## start SOURCE MATERIAL

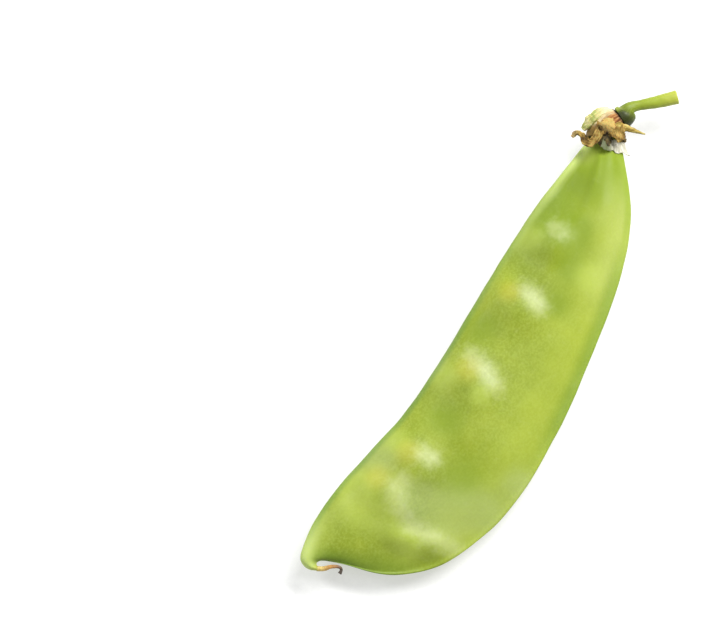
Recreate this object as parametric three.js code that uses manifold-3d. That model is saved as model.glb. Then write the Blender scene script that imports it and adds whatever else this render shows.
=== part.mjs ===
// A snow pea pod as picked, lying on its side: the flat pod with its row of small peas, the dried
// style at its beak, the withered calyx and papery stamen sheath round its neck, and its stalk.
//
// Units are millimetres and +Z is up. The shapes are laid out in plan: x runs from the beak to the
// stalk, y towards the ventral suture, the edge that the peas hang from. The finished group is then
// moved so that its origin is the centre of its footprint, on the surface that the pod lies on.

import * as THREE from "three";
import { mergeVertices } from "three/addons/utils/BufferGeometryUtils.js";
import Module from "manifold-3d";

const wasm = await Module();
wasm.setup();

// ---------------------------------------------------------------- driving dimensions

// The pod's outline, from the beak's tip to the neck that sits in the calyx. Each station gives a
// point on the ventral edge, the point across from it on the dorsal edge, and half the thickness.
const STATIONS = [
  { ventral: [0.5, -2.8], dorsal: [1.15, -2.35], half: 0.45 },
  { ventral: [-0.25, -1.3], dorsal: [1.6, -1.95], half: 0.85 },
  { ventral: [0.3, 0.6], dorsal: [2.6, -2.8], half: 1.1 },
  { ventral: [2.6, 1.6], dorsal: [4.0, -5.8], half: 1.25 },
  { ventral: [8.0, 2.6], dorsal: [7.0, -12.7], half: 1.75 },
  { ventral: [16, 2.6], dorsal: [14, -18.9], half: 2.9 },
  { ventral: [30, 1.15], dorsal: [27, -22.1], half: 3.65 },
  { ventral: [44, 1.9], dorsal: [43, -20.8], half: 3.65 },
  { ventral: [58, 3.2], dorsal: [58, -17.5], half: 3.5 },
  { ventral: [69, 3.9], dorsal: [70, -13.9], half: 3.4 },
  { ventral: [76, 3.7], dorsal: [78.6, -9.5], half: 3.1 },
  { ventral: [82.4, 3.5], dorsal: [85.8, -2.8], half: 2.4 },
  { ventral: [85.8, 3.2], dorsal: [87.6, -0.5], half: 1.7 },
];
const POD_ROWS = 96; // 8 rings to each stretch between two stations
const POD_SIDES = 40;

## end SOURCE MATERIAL

TASK DETAILS:
Your task is to quote the listing above word for word.

RESPONSE TO THIS TASK:
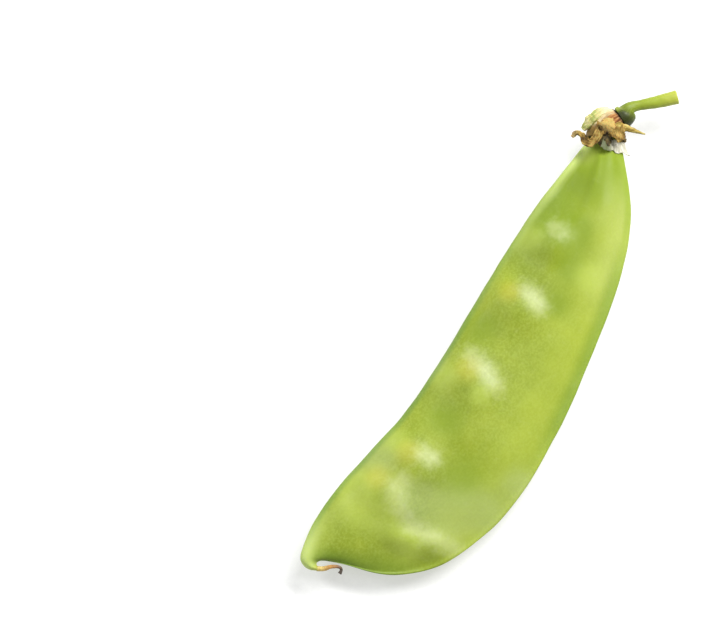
Recreate this object as parametric three.js code that uses manifold-3d. That model is saved as model.glb. Then write the Blender scene script that imports it and adds whatever else this render shows.
=== part.mjs ===
// A snow pea pod as picked, lying on its side: the flat pod with its row of small peas, the dried
// style at its beak, the withered calyx and papery stamen sheath round its neck, and its stalk.
//
// Units are millimetres and +Z is up. The shapes are laid out in plan: x runs from the beak to the
// stalk, y towards the ventral suture, the edge that the peas hang from. The finished group is then
// moved so that its origin is the centre of its footprint, on the surface that the pod lies on.

import * as THREE from "three";
import { mergeVertices } from "three/addons/utils/BufferGeometryUtils.js";
import Module from "manifold-3d";

const wasm = await Module();
wasm.setup();

// ---------------------------------------------------------------- driving dimensions

// The pod's outline, from the beak's tip to the neck that sits in the calyx. Each station gives a
// point on the ventral edge, the point across from it on the dorsal edge, and half the thickness.
const STATIONS = [
  { ventral: [0.5, -2.8], dorsal: [1.15, -2.35], half: 0.45 },
  { ventral: [-0.25, -1.3], dorsal: [1.6, -1.95], half: 0.85 },
  { ventral: [0.3, 0.6], dorsal: [2.6, -2.8], half: 1.1 },
  { ventral: [2.6, 1.6], dorsal: [4.0, -5.8], half: 1.25 },
  { ventral: [8.0, 2.6], dorsal: [7.0, -12.7], half: 1.75 },
  { ventral: [16, 2.6], dorsal: [14, -18.9], half: 2.9 },
  { ventral: [30, 1.15], dorsal: [27, -22.1], half: 3.65 },
  { ventral: [44, 1.9], dorsal: [43, -20.8], half: 3.65 },
  { ventral: [58, 3.2], dorsal: [58, -17.5], half: 3.5 },
  { ventral: [69, 3.9], dorsal: [70, -13.9], half: 3.4 },
  { ventral: [76, 3.7], dorsal: [78.6, -9.5], half: 3.1 },
  { ventral: [82.4, 3.5], dorsal: [85.8, -2.8], half: 2.4 },
  { ventral: [85.8, 3.2], dorsal: [87.6, -0.5], half: 1.7 },
];
const POD_ROWS = 96; // 8 rings to each stretch between two stations
const POD_SIDES = 40;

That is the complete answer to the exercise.